Annual fees and spending patterns. Most premium travel cards charge annual fees ranging from $95 to several hundred dollars. You need to spend enough to offset that fee through earned miles or benefits. A card might not pay for itself if your annual spending is modest or you don't use the card's perks (lounge access, travel credits, etc.).
Your travel flexibility. Miles redemptions often require advance booking or work best during off-peak travel windows. If you book flights spontaneously or need specific dates, you might find limited award availability, reducing the effective value of your miles.

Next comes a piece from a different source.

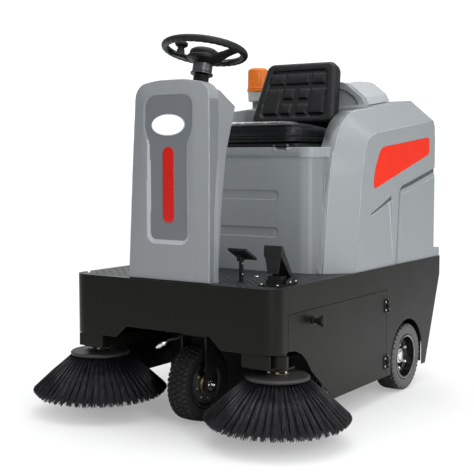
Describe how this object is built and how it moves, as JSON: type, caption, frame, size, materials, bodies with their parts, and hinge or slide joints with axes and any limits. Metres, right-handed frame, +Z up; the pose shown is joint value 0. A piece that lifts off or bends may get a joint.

Which airline or hotel you prefer. Some cards earn miles in a specific airline's program, locking you into that ecosystem. Others earn points in a flexible currency that transfers to multiple partners. Your preferred carrier and loyalty patterns determine which is more valuable.
Your redemption strategy. Skilled travelers can stretch miles further by booking longer flights, international travel, or premium cabins—where the per-mile value jumps significantly. Casual users redeeming for short domestic flights get less value per mile.
| Card Type | Best For | Key Trade-off |
|---|---|---|
| Co-branded airline cards | Loyalty to one airline; access to airline-specific perks | Locked into one program; miles may have limited transfer options |
| General travel cards | Flexibility; transferable points to multiple partners | Often higher annual fees; require more active management |
| Travel cards with cash-out options | Hedging your bets; converting miles to statement credits if needed | Usually lower per-mile value for redemptions vs. pure travel programs |
Calculate your realistic earning potential. Multiply your annual spending by the card's earning rates in your typical purchase categories. Compare that to the annual fee. If you spend $50,000 yearly and earn 2 miles per dollar on most purchases, that's 100,000 miles—roughly equivalent to one or two premium redemptions, depending on the program.
Research award chart values for airlines or hotels you actually use. Not all miles programs are equally generous, and some devalue their charts regularly.
Factor in ancillary benefits. Many travel cards offer perks like travel credits, lounge access, baggage fee waivers, or trip insurance. These can meaningfully offset or exceed the annual fee, but only if you use them.
Understand the issuer's transfer partners. If the card earns flexible points, confirm you can transfer to airlines or hotels you'd actually book with.
Travel miles cards can deliver substantial value, but only if your travel frequency, spending patterns, and redemption habits align with the card's earning structure and annual cost. The "best" card depends entirely on how often you travel, where you go, and how strategically you approach redemptions. Comparing your specific situation—not just the miles earning rate—is what determines whether the card pays off.